Ecological Indicators (Sep 2024)
Long-term variations in ecosystem water use efficiency in the Tibetan Plateau: Vegetation types, attribution methods and main drivers
Abstract
Ecosystem water use efficiency (WUE) is a key indicator for understanding the response of carbon–water processes to environmental changes. However, as affected by uncertainty of WUE estimation and attribution, the individual contributions of environmental drivers to WUE changes and the underlying mechanisms remain unclear on the Tibetan Plateau (TP). Here, a theory-based analytical WUE model was modified by introducing an optimal stomatal behavior model, and used to estimate monthly WUE and their drivers during 1982–2018 for main vegetation types on the Tibetan Plateau (TP).
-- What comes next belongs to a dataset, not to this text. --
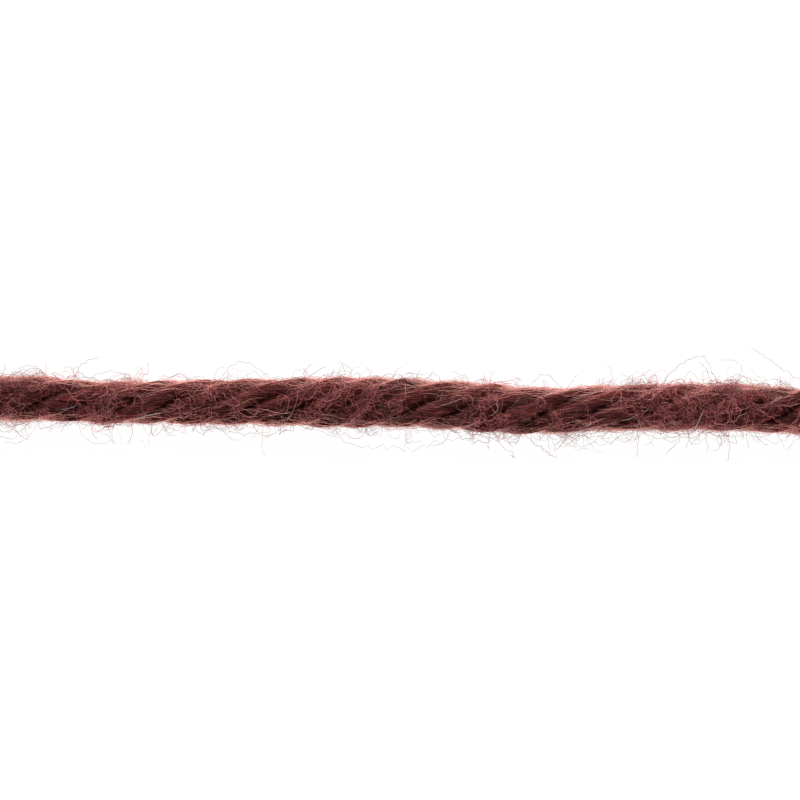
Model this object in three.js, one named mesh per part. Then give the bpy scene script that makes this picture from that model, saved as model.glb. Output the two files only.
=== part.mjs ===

Rationality of three mainstream analytical attribution methods—analytical-based partial derivative method (APDM), regression-based partial derivative method (NPDM), and climate elasticity method (CEM)—was examined. Furtherly, the contributions of various environmental drivers to WUE variation trend were estimated for various vegetation types. Results indicate that: (1) The modified model performed well in estimating WUE against with observed WUE at five eddy-covariance (EC) flux stations, which decreased the uncertainty of WUE estimation. WUE increased significantly in the TP with a slope of 0.49 × 10-2 g C kg−1 H2O yr−1 during 1982–2018 with forests increased most rapidly; (2) Only APDM captured both the variation and magnitude of WUE trends, and both NPDM and CEM failed to reproduce the magnitude of WUE trends, though CEM was better than NPDM benefited from its nonlinear structure. Through comparing these methods, we found that the nonlinear direct effects of these forcing variables on WUE change could be higher than their indirect effects caused by their interactions. (3) There are some differences in the main drivers of WUE trends for various vegetation types. Increase in WUE was mainly driven by the increase in leaf area index (LAI) for both steppes and meadows, while decreased air water vapor pressure deficit (VPD) and elevated CO2 showed higher positive effects for broad-leaf forests. The distinct response and extremely scarce EC observations of forests suggest that more attention should be paid to forests in the TP. This study could help in selection of attribution methods and understanding the mechanisms of carbon–water coupling of alpine ecosystems under a changing climate.